Could you print every line from the first one of the records below through the line containing "bpy.context.scene.world = world", with both included and nothing else?
========================================
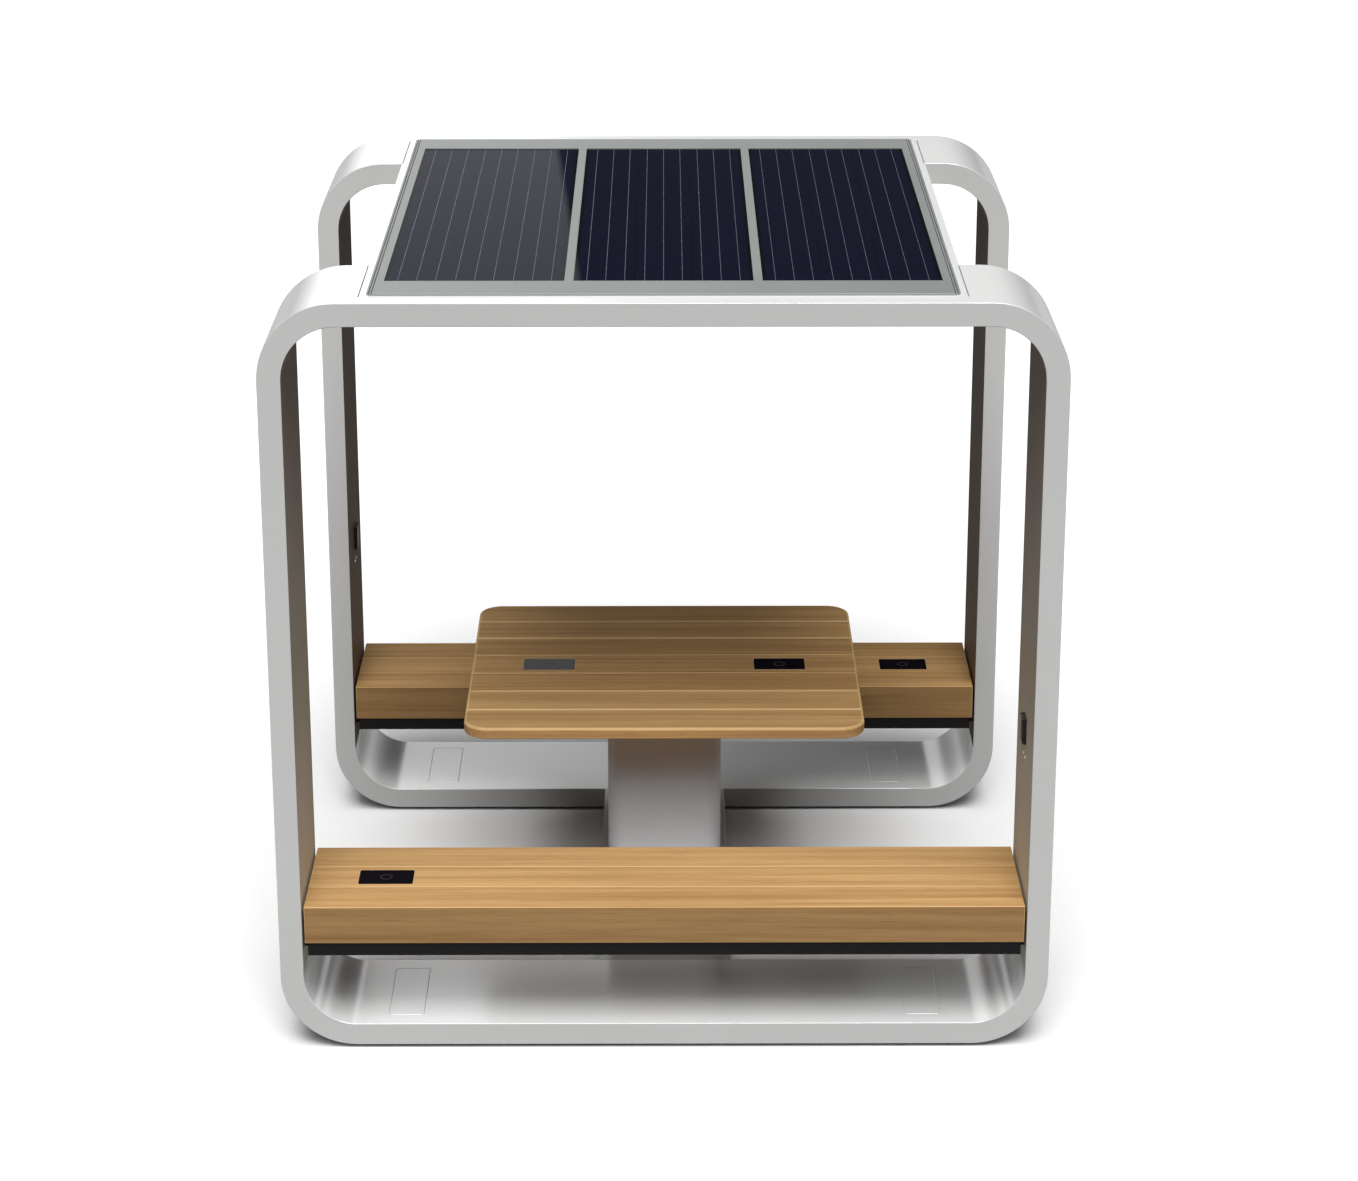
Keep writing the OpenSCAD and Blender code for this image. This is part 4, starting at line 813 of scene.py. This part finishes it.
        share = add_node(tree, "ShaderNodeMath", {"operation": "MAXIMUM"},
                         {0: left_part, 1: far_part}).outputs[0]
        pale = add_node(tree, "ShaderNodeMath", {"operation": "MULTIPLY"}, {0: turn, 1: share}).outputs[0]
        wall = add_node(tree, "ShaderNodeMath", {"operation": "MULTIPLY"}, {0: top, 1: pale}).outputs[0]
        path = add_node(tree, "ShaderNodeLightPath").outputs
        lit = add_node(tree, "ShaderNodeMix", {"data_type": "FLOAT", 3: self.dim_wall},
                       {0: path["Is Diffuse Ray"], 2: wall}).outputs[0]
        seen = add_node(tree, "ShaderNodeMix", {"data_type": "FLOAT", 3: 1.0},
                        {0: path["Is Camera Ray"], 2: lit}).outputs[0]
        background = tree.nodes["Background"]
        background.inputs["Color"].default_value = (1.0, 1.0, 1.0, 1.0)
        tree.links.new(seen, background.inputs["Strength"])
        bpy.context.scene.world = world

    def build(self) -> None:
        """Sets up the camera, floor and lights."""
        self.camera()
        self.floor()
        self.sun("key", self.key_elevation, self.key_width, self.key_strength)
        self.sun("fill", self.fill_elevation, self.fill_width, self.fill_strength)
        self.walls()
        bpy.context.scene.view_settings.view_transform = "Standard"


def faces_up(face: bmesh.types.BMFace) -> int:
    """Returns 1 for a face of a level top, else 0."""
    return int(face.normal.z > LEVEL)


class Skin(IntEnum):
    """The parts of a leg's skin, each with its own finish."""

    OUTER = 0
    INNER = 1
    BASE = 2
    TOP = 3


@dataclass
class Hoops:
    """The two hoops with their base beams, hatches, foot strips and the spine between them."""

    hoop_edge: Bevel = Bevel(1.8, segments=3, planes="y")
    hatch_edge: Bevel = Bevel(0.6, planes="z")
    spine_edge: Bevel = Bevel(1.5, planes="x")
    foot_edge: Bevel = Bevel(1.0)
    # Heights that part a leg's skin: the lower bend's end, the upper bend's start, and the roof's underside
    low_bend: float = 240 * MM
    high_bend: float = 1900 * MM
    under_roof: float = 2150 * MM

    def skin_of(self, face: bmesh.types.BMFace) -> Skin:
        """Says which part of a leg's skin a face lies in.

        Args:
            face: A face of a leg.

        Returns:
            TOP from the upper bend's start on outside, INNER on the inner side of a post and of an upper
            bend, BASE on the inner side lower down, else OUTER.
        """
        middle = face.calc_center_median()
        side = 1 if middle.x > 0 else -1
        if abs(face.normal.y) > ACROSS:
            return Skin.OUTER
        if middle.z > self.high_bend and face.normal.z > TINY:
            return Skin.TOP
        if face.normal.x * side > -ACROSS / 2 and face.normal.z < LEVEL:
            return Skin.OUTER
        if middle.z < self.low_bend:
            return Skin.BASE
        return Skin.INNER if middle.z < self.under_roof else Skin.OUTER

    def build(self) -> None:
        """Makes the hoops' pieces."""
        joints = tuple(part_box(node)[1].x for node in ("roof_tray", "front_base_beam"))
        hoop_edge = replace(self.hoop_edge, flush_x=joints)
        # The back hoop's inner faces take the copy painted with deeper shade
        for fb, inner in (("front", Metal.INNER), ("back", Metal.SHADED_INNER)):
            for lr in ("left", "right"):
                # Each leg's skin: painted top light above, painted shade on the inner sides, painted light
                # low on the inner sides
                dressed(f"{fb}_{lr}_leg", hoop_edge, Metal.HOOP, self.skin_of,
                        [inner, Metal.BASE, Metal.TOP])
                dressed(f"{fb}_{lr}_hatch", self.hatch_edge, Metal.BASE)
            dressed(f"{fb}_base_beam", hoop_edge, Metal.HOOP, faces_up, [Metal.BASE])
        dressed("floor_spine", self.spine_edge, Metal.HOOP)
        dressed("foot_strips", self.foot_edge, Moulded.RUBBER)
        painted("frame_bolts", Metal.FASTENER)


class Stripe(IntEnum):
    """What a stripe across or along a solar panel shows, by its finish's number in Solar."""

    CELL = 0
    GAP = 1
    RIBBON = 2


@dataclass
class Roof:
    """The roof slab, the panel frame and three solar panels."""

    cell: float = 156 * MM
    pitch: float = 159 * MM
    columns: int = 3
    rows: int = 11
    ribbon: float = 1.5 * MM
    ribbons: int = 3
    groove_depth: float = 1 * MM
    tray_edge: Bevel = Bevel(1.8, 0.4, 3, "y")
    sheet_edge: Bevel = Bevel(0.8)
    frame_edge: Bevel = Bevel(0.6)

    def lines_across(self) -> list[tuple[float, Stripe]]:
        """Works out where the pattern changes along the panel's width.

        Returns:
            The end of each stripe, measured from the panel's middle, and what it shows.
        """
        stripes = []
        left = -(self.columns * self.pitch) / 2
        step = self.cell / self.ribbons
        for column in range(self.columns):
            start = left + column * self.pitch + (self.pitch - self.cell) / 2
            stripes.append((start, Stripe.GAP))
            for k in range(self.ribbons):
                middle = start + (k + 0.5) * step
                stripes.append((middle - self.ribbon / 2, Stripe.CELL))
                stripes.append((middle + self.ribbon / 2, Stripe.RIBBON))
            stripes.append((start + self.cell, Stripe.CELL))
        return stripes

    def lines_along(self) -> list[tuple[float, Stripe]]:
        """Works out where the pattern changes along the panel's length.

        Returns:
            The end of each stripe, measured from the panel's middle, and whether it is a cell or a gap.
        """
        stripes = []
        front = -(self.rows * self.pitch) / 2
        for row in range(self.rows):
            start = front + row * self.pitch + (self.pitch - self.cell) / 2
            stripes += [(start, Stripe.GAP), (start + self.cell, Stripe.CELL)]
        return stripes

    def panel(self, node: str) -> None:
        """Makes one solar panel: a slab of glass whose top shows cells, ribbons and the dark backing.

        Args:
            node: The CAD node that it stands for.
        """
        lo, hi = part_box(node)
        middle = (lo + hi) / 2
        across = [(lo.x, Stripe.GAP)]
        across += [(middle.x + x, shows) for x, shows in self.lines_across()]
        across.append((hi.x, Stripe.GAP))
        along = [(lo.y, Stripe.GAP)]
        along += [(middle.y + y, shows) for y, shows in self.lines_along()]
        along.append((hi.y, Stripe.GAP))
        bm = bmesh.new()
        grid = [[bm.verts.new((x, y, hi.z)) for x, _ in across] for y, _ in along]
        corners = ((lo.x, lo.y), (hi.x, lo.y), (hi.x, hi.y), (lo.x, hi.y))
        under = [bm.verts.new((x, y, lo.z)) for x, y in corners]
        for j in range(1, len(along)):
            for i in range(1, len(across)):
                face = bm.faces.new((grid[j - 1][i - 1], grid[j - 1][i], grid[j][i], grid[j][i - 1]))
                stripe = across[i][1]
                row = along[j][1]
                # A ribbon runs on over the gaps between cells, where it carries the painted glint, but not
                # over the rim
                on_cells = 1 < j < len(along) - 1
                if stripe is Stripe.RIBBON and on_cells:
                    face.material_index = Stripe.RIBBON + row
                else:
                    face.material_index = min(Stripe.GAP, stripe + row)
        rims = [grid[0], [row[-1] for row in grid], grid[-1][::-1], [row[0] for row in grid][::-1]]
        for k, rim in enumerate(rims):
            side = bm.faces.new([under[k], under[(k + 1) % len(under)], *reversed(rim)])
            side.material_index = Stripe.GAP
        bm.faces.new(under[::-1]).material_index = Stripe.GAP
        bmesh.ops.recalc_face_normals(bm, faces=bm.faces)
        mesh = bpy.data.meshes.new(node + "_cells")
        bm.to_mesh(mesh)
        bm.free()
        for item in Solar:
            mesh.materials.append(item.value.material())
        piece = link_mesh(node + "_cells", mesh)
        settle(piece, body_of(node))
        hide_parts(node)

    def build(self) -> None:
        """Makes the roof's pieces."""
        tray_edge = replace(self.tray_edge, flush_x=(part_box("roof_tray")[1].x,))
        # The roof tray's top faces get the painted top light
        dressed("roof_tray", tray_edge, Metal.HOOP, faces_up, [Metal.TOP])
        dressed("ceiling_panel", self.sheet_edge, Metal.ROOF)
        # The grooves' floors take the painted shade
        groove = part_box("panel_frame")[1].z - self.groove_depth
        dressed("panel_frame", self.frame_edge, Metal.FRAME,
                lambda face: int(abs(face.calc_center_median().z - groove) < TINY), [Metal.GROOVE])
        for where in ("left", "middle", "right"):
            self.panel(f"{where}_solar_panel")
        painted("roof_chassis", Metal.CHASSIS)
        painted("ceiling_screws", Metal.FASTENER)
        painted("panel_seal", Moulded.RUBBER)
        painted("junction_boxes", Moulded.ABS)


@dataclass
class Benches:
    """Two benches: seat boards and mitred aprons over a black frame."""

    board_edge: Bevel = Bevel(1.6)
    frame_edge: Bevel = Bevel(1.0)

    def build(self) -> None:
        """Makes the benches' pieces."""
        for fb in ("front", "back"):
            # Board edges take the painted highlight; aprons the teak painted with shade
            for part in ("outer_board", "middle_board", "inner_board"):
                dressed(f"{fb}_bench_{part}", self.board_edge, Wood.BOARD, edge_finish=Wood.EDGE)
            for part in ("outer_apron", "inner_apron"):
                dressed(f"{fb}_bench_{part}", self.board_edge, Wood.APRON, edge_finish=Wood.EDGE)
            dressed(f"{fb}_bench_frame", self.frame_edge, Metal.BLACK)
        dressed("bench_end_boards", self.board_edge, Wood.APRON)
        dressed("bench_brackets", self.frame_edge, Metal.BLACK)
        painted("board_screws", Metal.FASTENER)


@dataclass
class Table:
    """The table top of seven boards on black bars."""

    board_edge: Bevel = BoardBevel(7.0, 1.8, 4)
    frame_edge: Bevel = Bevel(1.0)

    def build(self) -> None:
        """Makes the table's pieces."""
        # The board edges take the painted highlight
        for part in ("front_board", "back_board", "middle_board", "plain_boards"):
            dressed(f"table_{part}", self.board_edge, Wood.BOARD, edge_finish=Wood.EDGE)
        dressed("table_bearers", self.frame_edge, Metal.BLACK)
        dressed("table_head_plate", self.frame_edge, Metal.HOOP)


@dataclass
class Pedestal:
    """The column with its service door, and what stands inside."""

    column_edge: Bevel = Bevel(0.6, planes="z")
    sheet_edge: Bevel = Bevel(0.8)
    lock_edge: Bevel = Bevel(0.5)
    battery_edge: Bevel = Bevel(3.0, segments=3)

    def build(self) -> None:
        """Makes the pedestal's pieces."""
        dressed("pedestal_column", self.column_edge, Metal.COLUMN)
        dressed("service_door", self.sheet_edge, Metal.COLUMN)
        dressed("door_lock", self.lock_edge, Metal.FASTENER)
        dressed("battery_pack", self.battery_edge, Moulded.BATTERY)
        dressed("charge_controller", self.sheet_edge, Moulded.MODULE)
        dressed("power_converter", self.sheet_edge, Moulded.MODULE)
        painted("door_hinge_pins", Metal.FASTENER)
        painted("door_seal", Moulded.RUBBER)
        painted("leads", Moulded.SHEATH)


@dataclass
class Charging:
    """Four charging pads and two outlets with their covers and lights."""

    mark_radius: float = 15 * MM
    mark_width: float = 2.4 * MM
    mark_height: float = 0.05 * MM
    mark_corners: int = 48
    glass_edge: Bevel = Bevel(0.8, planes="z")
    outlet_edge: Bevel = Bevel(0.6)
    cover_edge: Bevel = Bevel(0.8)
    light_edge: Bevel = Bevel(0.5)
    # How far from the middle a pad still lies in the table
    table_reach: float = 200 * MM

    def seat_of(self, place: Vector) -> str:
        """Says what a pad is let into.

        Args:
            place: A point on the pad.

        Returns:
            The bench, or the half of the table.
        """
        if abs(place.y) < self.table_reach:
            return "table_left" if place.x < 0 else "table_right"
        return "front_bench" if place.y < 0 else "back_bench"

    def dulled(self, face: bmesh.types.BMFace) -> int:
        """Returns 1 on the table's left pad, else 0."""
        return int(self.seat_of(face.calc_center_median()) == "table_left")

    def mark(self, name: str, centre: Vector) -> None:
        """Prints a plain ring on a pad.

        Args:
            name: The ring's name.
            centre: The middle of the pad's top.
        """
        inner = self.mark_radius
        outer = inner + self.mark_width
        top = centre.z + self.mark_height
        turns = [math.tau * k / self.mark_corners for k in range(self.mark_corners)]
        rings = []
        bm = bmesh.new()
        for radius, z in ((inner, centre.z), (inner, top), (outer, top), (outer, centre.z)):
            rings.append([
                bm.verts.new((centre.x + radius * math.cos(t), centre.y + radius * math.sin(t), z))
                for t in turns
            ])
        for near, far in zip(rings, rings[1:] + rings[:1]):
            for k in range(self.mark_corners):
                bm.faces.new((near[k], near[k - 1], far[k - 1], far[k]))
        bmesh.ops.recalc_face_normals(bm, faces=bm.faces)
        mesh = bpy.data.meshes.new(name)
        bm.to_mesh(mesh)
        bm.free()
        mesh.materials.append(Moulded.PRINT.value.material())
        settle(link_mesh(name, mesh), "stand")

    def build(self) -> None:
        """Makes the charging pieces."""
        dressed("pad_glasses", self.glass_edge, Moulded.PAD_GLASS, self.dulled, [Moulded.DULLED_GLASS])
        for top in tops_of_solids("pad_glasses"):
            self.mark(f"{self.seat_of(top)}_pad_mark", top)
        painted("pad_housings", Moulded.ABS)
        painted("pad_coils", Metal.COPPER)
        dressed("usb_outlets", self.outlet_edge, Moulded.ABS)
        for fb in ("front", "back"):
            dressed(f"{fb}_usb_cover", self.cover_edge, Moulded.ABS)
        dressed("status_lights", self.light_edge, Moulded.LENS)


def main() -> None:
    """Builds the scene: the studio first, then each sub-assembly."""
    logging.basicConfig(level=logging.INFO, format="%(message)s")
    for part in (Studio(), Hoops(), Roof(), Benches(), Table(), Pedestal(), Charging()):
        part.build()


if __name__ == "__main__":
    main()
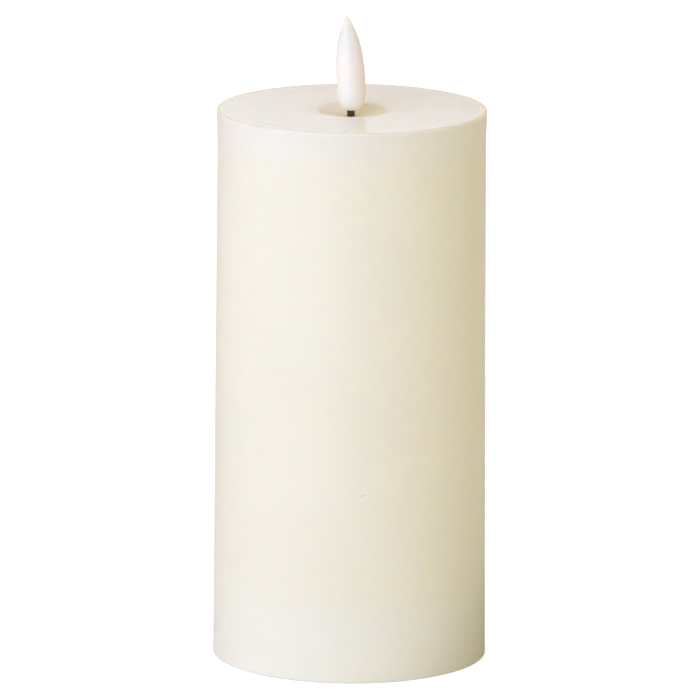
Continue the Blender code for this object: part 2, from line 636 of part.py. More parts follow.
========================================
Answer to the exercise »
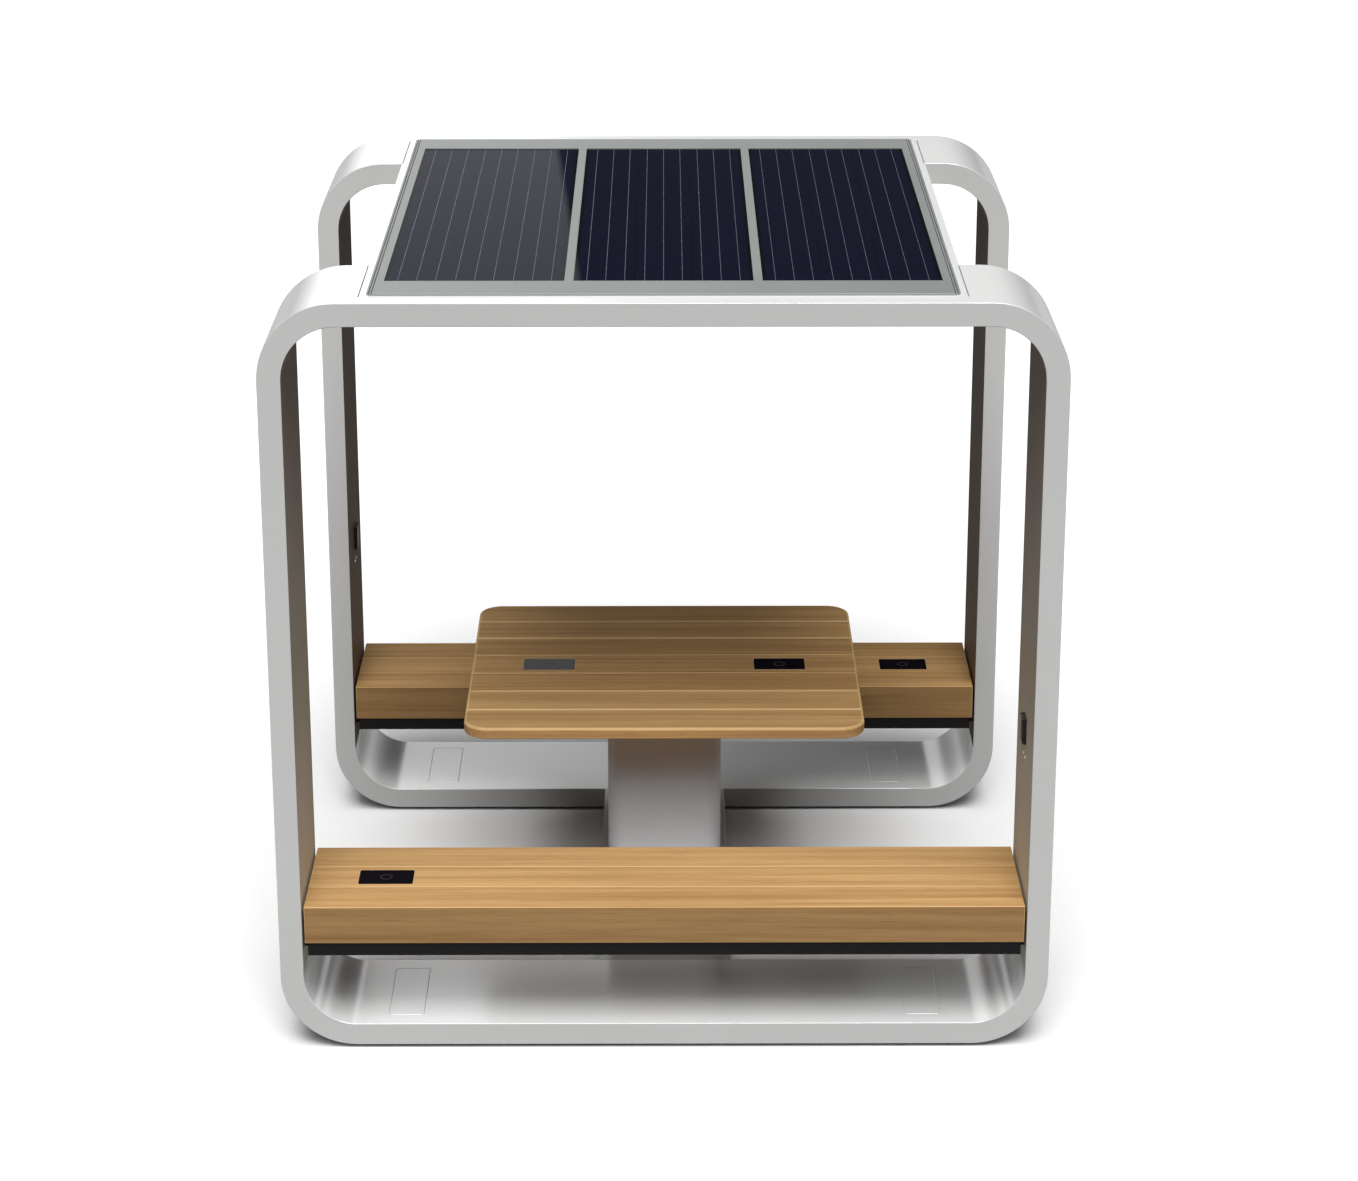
Keep writing the OpenSCAD and Blender code for this image. This is part 4, starting at line 813 of scene.py. This part finishes it.
        share = add_node(tree, "ShaderNodeMath", {"operation": "MAXIMUM"},
                         {0: left_part, 1: far_part}).outputs[0]
        pale = add_node(tree, "ShaderNodeMath", {"operation": "MULTIPLY"}, {0: turn, 1: share}).outputs[0]
        wall = add_node(tree, "ShaderNodeMath", {"operation": "MULTIPLY"}, {0: top, 1: pale}).outputs[0]
        path = add_node(tree, "ShaderNodeLightPath").outputs
        lit = add_node(tree, "ShaderNodeMix", {"data_type": "FLOAT", 3: self.dim_wall},
                       {0: path["Is Diffuse Ray"], 2: wall}).outputs[0]
        seen = add_node(tree, "ShaderNodeMix", {"data_type": "FLOAT", 3: 1.0},
                        {0: path["Is Camera Ray"], 2: lit}).outputs[0]
        background = tree.nodes["Background"]
        background.inputs["Color"].default_value = (1.0, 1.0, 1.0, 1.0)
        tree.links.new(seen, background.inputs["Strength"])
        bpy.context.scene.world = world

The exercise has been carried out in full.